Honor’s Veil contains two short adventures. This is the first in the “I” or Intrigue series for L5R adventures. Copying TSR, AEG clearly hoped to have some thematic lines for the adventure modules. It is a good idea- but generally just about every L5R adventure ended up as a mystery story. Incidentally, if you have two adventures in a book, make the title of the collection different from both to avoid confusion. Both stories here revolve around questions of honor and are really most fit for the Magistrate campaign (which would weirdly end up being the default for many campaigns). The module itself follows the standard practice of the day: a saddle-stapled 48 page booklet, plus a separate cardstock cover. Usually that would have maps on the interior, but instead here we get investigation flowcharts for both stories. It looks a little like GUMSHOE investigation planning, but more linear. The interior illustrations are good and could be shown to the players for reference. 

Both adventures have relatively little combat. They feel like smartly developed convention scenarios.

Murder at Kyotei Castle (5-22) takes place on the lands of a vassal family of the Crane. The area needs to be close to the Crane and Phoenix. This particular arrangement could be switched, working decently with another on the heartland clans. It begins with the murder of this notorious and aggressive vassal daimyo, sparking concerns from several families. The set up has the players at the castle at the time, on their own or as members of an entourage. That’s a classic fictional conceit- that investigators happen to be on hand when the murder occurs. It wouldn’t take much work for them group to simply be called in if they’re magistrates nearby. On the other hand, this might also be a solid starting adventure (say after one of the tournament scenarios) where the players get appointed as special investigators and prove themselves worthy of a regular posting.

The actual story has plenty of room for investigation. The physical locale of the castle, local gossip, and colorful NPCs all serve as ready sources. There’s plenty of room for the PCs to maneuver (and screw things up). Several pieces of interesting details add to the utility (fashion, geishas, justice). The resolution of the story puts the PCs in a somewhat damming position, but with choices.

Honor’s Veil (23-36): Would be much better if the interior cover image for the adventure weren’t so bad. At first this story looks close to Kyotei Castle, but it has a much more linear structure. This one takes place within Lion territory, but it wouldn’t take much to switch the Clans around. The one key detail is the involvement of the Scorpion in the situation. The story begins with the vanishing of a Crane and Scorpion samurai, with the suspicion that they ran off together. The players much find out what happened to them. This offers a classic PCs as magistrate entry into the events, but other connections could get them involved. The puzzle presented here is interesting and the NPCs on offer really quite fun (and easily reused).
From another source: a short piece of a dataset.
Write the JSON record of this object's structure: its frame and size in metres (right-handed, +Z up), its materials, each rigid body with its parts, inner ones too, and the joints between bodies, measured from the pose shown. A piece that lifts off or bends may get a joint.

The booklet also has six pages on Poisons in L5R, much of this being mechanical notes on their use. Two pages have collected images for all of the NPCs in each adventure (a nice touch). There are also four pages of floorplans and maps. These could be easily repurposed.

Two solid L5R adventures, easily used in the First Core setting in different locations. The adventures are generic enough to be moved to nearly any period. Worth picking up for the GM of any era.